Each of these types is composed of varying amounts of rocks from 3/32″ up to 3/4″. If you want more large stones in the mix, go with #7. If you’re looking for a mix of mostly smaller stones, go with #89. The chart below explains how much of each rock size is mixed into each category of pea gravel.
Smallest Pea Gravel
The smallest pea gravel you can find is 3/16″ rocks. When purchasing from a stone yard, you’ll want to look for #89 gravel which has equal amounts of 3/8″, 3/16″, and 3/32″ rock mixed together. Anything smaller than this will be sold as screenings rather than pea gravel. If you use this size of gravel for heavy traffic areas, you’ll need to add a resin binder or gravel grid to help keep it in place. Keep in mind when searching for the smallest pebbles that it is often actually sold as aquarium gravel.
Large Pea Gravel
The largest pea gravel you can find is composed of 1/2″ stones. At a stone yard, you’ll be looking for #7 gravel which pros still consider to be pea gravel. You can use these larger rocks in heavy traffic areas without the need for resin binders.
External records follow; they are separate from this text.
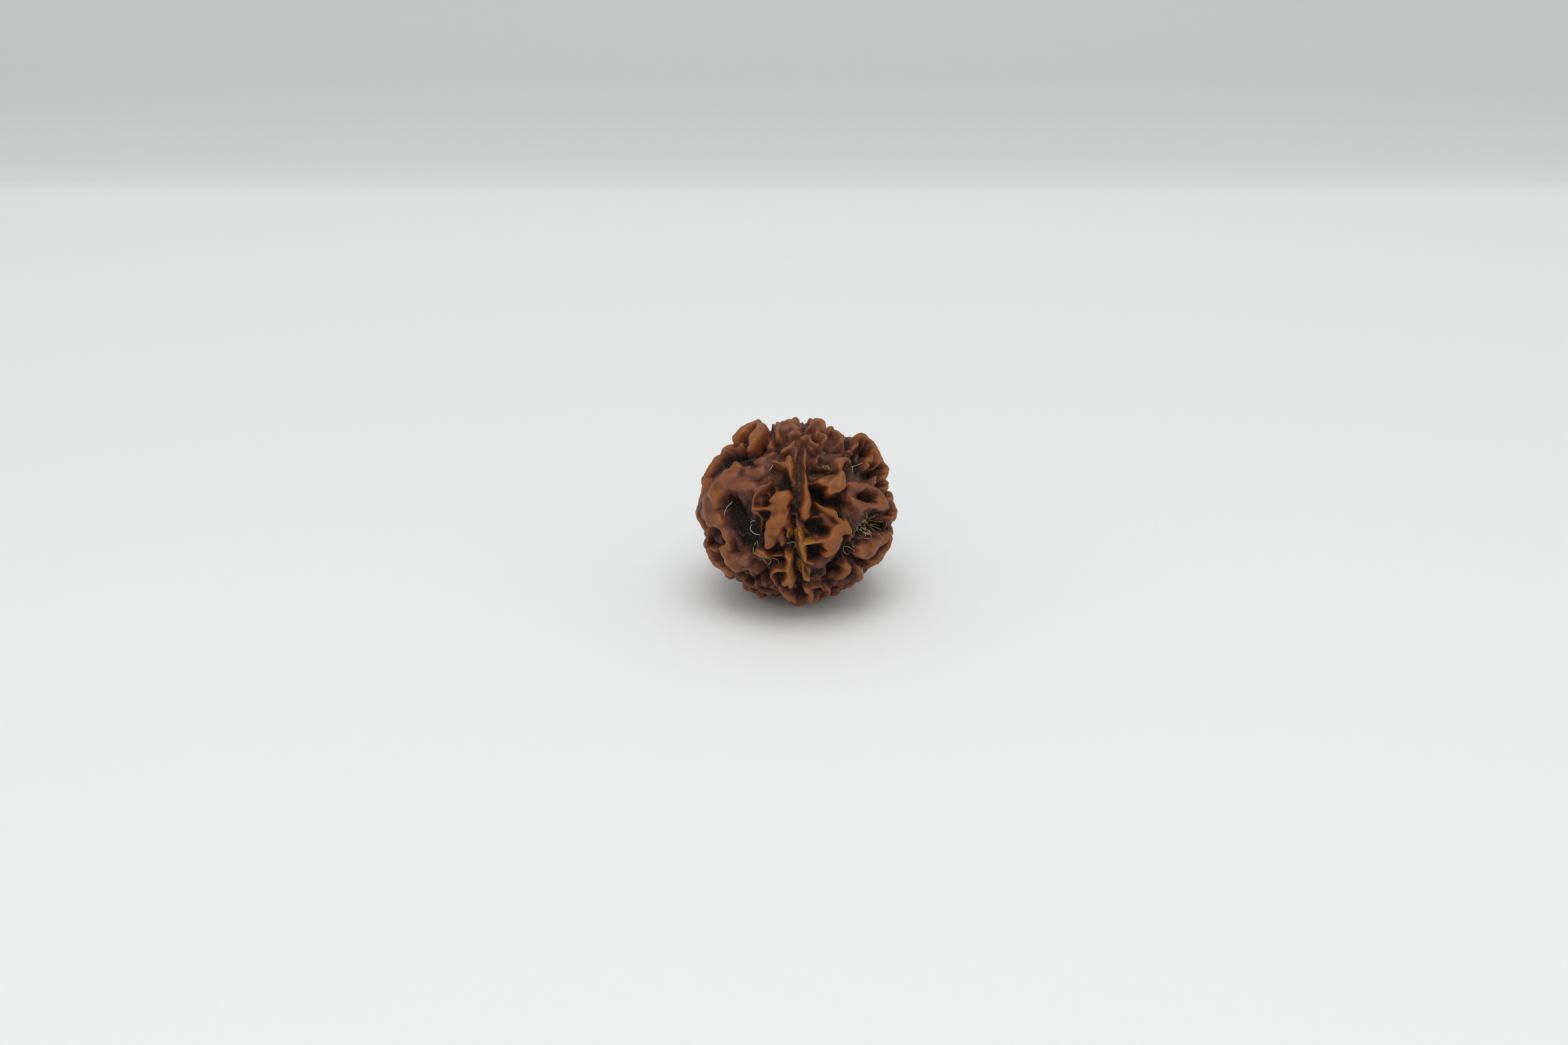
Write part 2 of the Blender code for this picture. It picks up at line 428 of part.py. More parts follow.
def rim_knuckles(rng):
    """Knuckles along both edges of every seam, from pole to pole."""
    knuckles = []
    for number in range(SEAM_COUNT):
        for side in (-1, 1):
            polar = rng.uniform(*RIM_SPACINGS) * RIM_ANGLE
            while polar < math.pi - RIM_STOP * RIM_ANGLE:
                offset = rng.uniform(*RIM_OFFSETS) * SEAM_MARGIN / (CREST_RADIUS * math.sin(polar))
                place = polar_point(seam_azimuth(number, polar) + side * offset, polar)
                panel = (number if side > 0 else number - 1) % SEAM_COUNT
                knuckles.append(Knuckle(place, rng.uniform(*RIM_SIZES), rng.uniform(*RIM_LIFTS), panel))
                polar += rng.uniform(*RIM_SPACINGS) * RIM_ANGLE
    return knuckles


def add_panel_knuckles(rng, knuckles):
    """Fills the panels between the rims: each new knuckle is the farthest of a few tries from the rest."""
    for _ in range(PANEL_KNUCKLES):
        tries = [(rng.uniform(0.0, 2.0 * math.pi), math.acos(rng.uniform(-1.0, 1.0))) for _ in range(TRIES)]
        taken = np.array([knuckle.place for knuckle in knuckles])
        room = [np.linalg.norm(taken - polar_point(*spot), axis=1).min() for spot in tries]
        azimuth, polar = tries[int(np.argmax(room))]
        panel = int(azimuth / (2.0 * math.pi / SEAM_COUNT))
        place = polar_point(azimuth, polar)
        knuckles.append(Knuckle(place, rng.uniform(*PANEL_SIZES), rng.uniform(*PANEL_LIFTS), panel))


def saddle(rng, first, second):
    """A fold from one knuckle to the next, narrower and a little lower midway."""
    bend = np.array([rng.uniform(-FOLD_BEND, FOLD_BEND) for _ in range(3)])
    middle = on_crest((first.place + second.place) / 2.0 + bend)
    waist = rng.uniform(*FOLD_WAISTS) * min(first.half_width, second.half_width)
    dip = rng.uniform(0.0, FOLD_DIP)
    points = np.array([first.place, middle, second.place])
    widths = np.array([first.half_width, waist, second.half_width])
    return points, widths, np.array([first.lift, (first.lift + second.lift) / 2.0 - dip, second.lift])


def side_ridges():
    """Ridges of the sides that the front view does not show: (points, half widths, lifts) of each.

    Next to the outline they sink a little, so that the front view's own outline stands.
    """
    rng = random.Random(SIDE_SEED)
    knuckles = rim_knuckles(rng)
    rim_count = len(knuckles)
    add_panel_knuckles(rng, knuckles)
    ridges = []
    for number, knuckle in enumerate(knuckles):
        ridges.append((knuckle.place[None], np.array([knuckle.half_width]), np.array([knuckle.lift])))
        for other_number, other in enumerate(knuckles[number + 1:], number + 1):
            apart = np.linalg.norm(knuckle.place - other.place)
            along_rim = number < rim_count and other_number == number + 1
            chance = RIM_JOINS if along_rim else PANEL_JOINS
            if apart < JOIN_REACH and knuckle.panel == other.panel and rng.random() < chance:
                ridges.append(saddle(rng, knuckle, other))
    hidden = []
    for points, widths, lifts in ridges:
        towards = max(facing(point) for point in points)
        if towards < FRONT_LIMIT:
            nearness = np.clip((towards - SINK_START) / (FRONT_LIMIT - SINK_START), 0.0, 1.0)
            hidden.append((points, widths, lifts - SINK * nearness))
    return hidden


def side_seams():
    """The seams but for the middle one: (floor, points, half widths) of each, over their hidden part."""
    seams = []
    polars = np.arange(SEAM_STEP, math.pi - SEAM_STEP / 2.0, SEAM_STEP)
    for number in range(1, SEAM_COUNT):
        points = [polar_point(seam_azimuth(number, polar), polar) for polar in polars]
        hidden = np.array([point for point in points if facing(point) < FRONT_LIMIT])
        if len(hidden) > 1:
            seams.append((SEAM_FLOOR, hidden, np.full(len(hidden), SEAM_HALF_WIDTH)))
    return seams


def along_path(places, points, widths):
    """Distance from each place to a path, with the half width and the share of the way nearest to it."""
    if len(points) == 1:
        distance = np.linalg.norm(places - points[0], axis=1)
        return distance, np.full(len(places), widths[0]), np.zeros(len(places))
    nearest = np.full(len(places), np.inf)
    way = np.zeros(len(places))
    for number in range(len(points) - 1):
        leg = points[number + 1] - points[number]
        share = np.clip((places - points[number]) @ leg / max(leg @ leg, 1e-9), 0.0, 1.0)
        distance = np.linalg.norm(places - points[number] - share[:, None] * leg, axis=1)
        closer = distance < nearest
        nearest[closer] = distance[closer]
        way[closer] = number + share[closer]
    return nearest, np.interp(way, np.arange(len(widths)), widths), way


def near_path(places, points, widths):
    """Numbers of the places that a path can touch."""
    middle = points.mean(axis=0)
    reach = np.linalg.norm(points - middle, axis=1).max() + widths.max() + REACH
    return np.flatnonzero(((places - middle) ** 2).sum(axis=1) < reach * reach)


def ripple(places, pitch, seed):
    """Smooth noise between about -1 and 1, the sum of a few plane waves in seeded directions."""
    rng = np.random.default_rng(seed)
    total = np.zeros(len(places))
    for _ in range(WAVES):
        direction = rng.normal(size=3)
        direction /= np.linalg.norm(direction)
        length = pitch * rng.uniform(*WAVE_PITCHES)
        total += np.sin(places @ direction * 2.0 * math.pi / length + rng.uniform(0.0, 2.0 * math.pi))
    return total / (WAVE_PEAK * math.sqrt(WAVES / 2.0))


def moved_about(places, pitch, size, first_seed):
    """How far noise moves each place, along each axis."""
    return size * np.stack([ripple(places, pitch, first_seed + axis) for axis in range(3)], axis=1)


def middle_ground(places):
    """Height of the ground between the ridges, which lies lower on the hidden sides."""
    turned_away = smooth_step(places[:, 1] / CREST_RADIUS + HIDDEN_START)
    return GROUND - HIDDEN_GROUND_DROP * turned_away + GROUND_SWELL * ripple(places, GROUND_PITCH, 6)


def drawn(features):
    """Ridges drawn in the front view: (points, half widths, lift) of each."""
    return [(*front_path(ridge.path, ridge.lift), ridge.lift) for ridge in features]


def raise_ridges(places, height, ridges):
    """Raises ridges over the ground, with a soft fillet where one form runs into another."""
    for points, widths, lifts in ridges:
        near = near_path(places, points, widths)
        distance, width, way = along_path(places[near], points, widths)
        lift = np.interp(way, np.arange(len(points)), np.broadcast_to(lifts, len(points)))
        fall = smooth_step((distance - SHOULDER * width) / ((1.0 - SHOULDER) * width + FLANK))
        crown = CROWN_DROP * np.minimum(distance / width, 1.0) ** 2
        risen = lift - crown - fall * (lift - crown + ROOT_DEPTH)
        gap = np.maximum(FILLET - np.abs(height[near] - risen), 0.0)
        height[near] = np.maximum(height[near], risen) + gap**2 / (4.0 * FILLET)


def cut_down(places, height, cuts, wall):
    """Lowers the height where pits, creases and seams go down, with walls of the given width."""
    for floor, points, widths in cuts:
        near = near_path(places, points, widths)
        distance, width, _ = along_path(places[near], points, widths)
        inside = 1.0 - smooth_step((distance - FLOOR_SHARE * width) / ((1.0 - FLOOR_SHARE) * width + wall))
        height[near] -= inside * np.maximum(height[near] - floor, 0.0)


def relief(directions):
    """Height of the stone's surface over its mean crest, along unit directions."""
    places = directions * crest_radius(directions)[:, None]
    for pitch, size, first_seed in WANDER:
        places = places + moved_about(places, pitch, size, first_seed)
    height = middle_ground(places)
    raise_ridges(places, height, drawn(FRONT_RIDGES) + side_ridges())
    cut_down(places, height, [(pit.floor, *front_path(pit.path, GROUND)) for pit in PITS], PIT_WALL)
    raise_ridges(places, height, drawn(PIT_KNOBS))
    cuts = [(cut.floor, *front_path(cut.path, 0.0)) for cut in FRONT_CUTS]
    cuts += [(cut.floor, *edge_path(cut.path)) for cut in OVER_THE_EDGE]
    cut_down(places, height, cuts + side_seams(), CREASE_WALL)
    for pitch, size, seed in RIPPLES:
        height += size * ripple(places, pitch, seed)
    return height


def stand(surface):
    """Shapes the feet and the flat spot, keeps the rest off the table, and returns the tips' vertices."""
    down = np.array((0.0, math.sin(LEAN_BACK), -math.cos(LEAN_BACK)))
    ahead = np.array((0.0, -math.cos(LEAN_BACK), -math.sin(LEAN_BACK)))
    under = np.flatnonzero(surface @ down > UNDERSIDE)
    depth = surface[under] @ down
    aside = np.stack([surface[under, 0], surface[under] @ ahead], axis=1)
    rim = np.maximum(np.linalg.norm(aside - FLAT_SPOT, axis=1) - FLAT_RADIUS, 0.0)
    least = REST_HEIGHT - FLAT_RECESS - rim
    most = REST_HEIGHT - FLAT_RECESS - np.minimum(FLAT_EDGE * rim, CLEARANCE)
    tips = []
    for foot in FEET:
        tip = np.argmin(np.linalg.norm(aside - foot, axis=1))
        apart = np.linalg.norm(aside - aside[tip], axis=1)
        most = np.maximum(most, REST_HEIGHT - FOOT_SLOPE * apart)
        least = np.maximum(least, REST_HEIGHT - FOOT_SLOPE * apart - apart**2 / (2.0 * FOOT_ROUND))
        tips.extend(under[apart < TIP_GUARD].tolist())
    surface[under] += (np.clip(depth, least, most) - depth)[:, None] * down
    return tips


def stone_surface(directions):
    """Points of the stone's surface in its own frame, along unit directions."""
    height = relief(directions)
    surface = directions * (crest_radius(directions) + height)[:, None]
    wobble = 1.0 - (1.0 - CREST_WOBBLE_SHARE) * smooth_step(height / CREST_DEPTH + 1.0)
    return surface + wobble[:, None] * moved_about(surface, *WOBBLE)


def stone_material():
    """Oiled brown wood of the stone."""
    material = bpy.data.materials.new("oiled_stone_wood")
    material.use_nodes = True
    shader = material.node_tree.nodes["Principled BSDF"]
    shader.inputs["Base Color"].default_value = (0.21, 0.085, 0.038, 1.0)
    shader.inputs["Roughness"].default_value = 0.5
    shader.inputs["Metallic"].default_value = 0.0
    return material


def stone_mesh():
    """A fine sphere pushed out to the stone's surface, that surface's points, and its feet's tips."""
    shape = bmesh.new()
    bmesh.ops.create_icosphere(shape, subdivisions=SPHERE_LEVEL, radius=1.0)
    directions = np.array([vertex.co[:] for vertex in shape.verts])
    directions /= np.linalg.norm(directions, axis=1)[:, None]
    surface = stone_surface(directions)
    tips = stand(surface)
    mesh = bpy.data.meshes.new("rudraksha_stone")
    shape.to_mesh(mesh)
    shape.free()
    mesh.vertices.foreach_set("co", (surface * MM).ravel())
    mesh.update()
    mesh.materials.append(stone_material())
    mesh.shade_smooth()
    return mesh, surface, tips


def build_stone():
    """The stone as one object, leaned back, with its middle over the origin and its feet on the table."""
    mesh, surface, tips = stone_mesh()
    stone = bpy.data.objects.new("rudraksha_stone", mesh)
    bpy.context.scene.collection.objects.link(stone)
    lean = Euler((-LEAN_BACK, 0.0, 0.0))
    leaned = surface @ np.array(lean.to_matrix()).T
    middle = (leaned.min(axis=0) + leaned.max(axis=0)) / 2.0
    stone.rotation_euler = lean
    stone.location = (-middle[0] * MM, -middle[1] * MM, REST_HEIGHT * MM)

    kept = stone.vertex_groups.new(name="foot_tips")
    kept.add(tips, 1.0, "REPLACE")
    thinned = stone.modifiers.new("thin_out", "DECIMATE")
    thinned.ratio = SOLID_TRIANGLES / len(mesh.polygons)
    thinned.vertex_group = kept.name
    thinned.invert_vertex_group = True
    thinned.vertex_group_factor = TIP_WEIGHT


def main():
    for item in list(bpy.data.objects):
        bpy.data.objects.remove(item)
    build_stone()


main()
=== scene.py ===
"""Looks of a rudraksha seed: one woody stone with knuckled ridges, deep pits and five seams.

The stone is drawn in its own frame, in millimetres, with its seams running from pole to pole along Z
and its front towards -Y. It is then leaned back and set down on three low knuckles, inside the box
that the solid model gives. Wisps of dried pulp, cotton lint and pale dust lie caught in its pits.
"""

import logging
import math
import random
from dataclasses import dataclass, field
from enum import Enum

import bmesh
import bpy
import numpy as np
from mathutils import Euler, Matrix, Vector, noise


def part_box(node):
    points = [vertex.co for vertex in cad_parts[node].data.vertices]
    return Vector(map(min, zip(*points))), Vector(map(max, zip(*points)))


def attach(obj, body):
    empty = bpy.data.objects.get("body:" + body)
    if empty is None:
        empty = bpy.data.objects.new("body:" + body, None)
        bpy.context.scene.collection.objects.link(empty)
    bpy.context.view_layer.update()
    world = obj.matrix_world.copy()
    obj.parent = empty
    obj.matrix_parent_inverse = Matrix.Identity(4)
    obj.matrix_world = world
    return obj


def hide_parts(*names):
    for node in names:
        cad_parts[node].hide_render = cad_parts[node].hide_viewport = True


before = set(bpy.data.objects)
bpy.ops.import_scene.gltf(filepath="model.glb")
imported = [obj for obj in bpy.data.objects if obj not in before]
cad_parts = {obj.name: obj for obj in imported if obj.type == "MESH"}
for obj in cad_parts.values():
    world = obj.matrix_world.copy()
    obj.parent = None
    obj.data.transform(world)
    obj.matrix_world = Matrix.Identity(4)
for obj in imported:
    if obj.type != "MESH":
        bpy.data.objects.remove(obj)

LOG = logging.getLogger("rudraksha_seed")
MM = 0.001
STONE_NODE = "rudraksha_stone"
BODY = "root"

# Noise: how many plane waves it adds up, the shares of its pitch that theirs lie between, and how
# many times its usual size its peaks reach
WAVES = 10
WAVE_PITCHES = (0.7, 1.6)
WAVE_PEAK = 1.6


@dataclass(frozen=True)
class Ridge:
    """A raised fold: its crest's height over the mean crest, and (right, up, half width) along it."""

    lift: float
    path: tuple


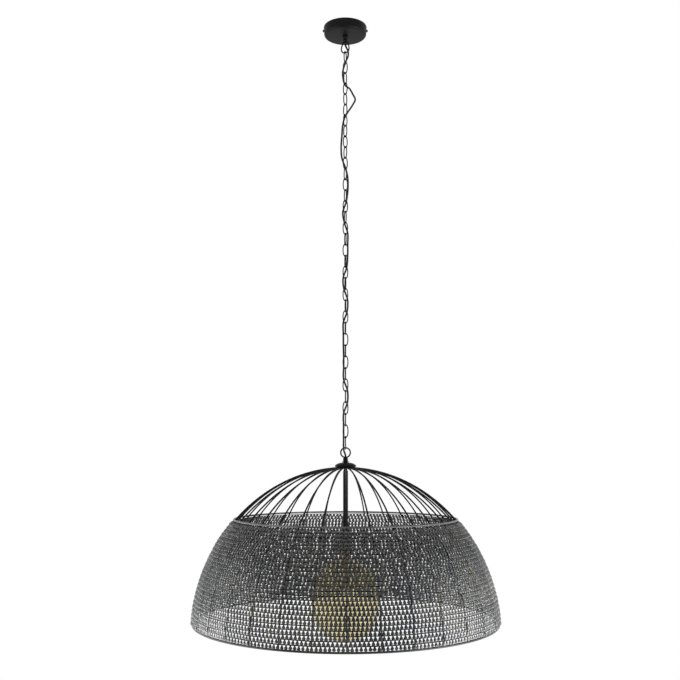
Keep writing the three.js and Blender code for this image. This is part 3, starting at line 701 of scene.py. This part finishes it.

It will stay in place a little better than smaller pebbles.
The next size up would be #67 which is mostly made up of equal parts of 3/4″, 1/2″, and 3/8″ stones. Even though #67 still has a good amount of pea gravel-sized rocks mixed in, the amount of 1/2″ and 3/4″ it contains keeps it from being called pea gravel.
1/2″ Pea Gravel
Even though 1/2″ rocks aren’t technically pea gravel, you’ll still find plenty of places that sell it under the name pea gravel. You can use it in the same way as true pea gravel and it often has a lower price tag.
3/8″ Pea Gravel
Rocks around 3/8″ are considered ‘true’ pea gravel. When it comes to purchasing rocks at a gravel stockyard, you’ll be looking for #7 or #8 gravel which has the highest percentage of 3/8″ stones mixed in. Both river rock and crushed stone are easy to find in this size and you’ll be able to find them in a wide variety of colors.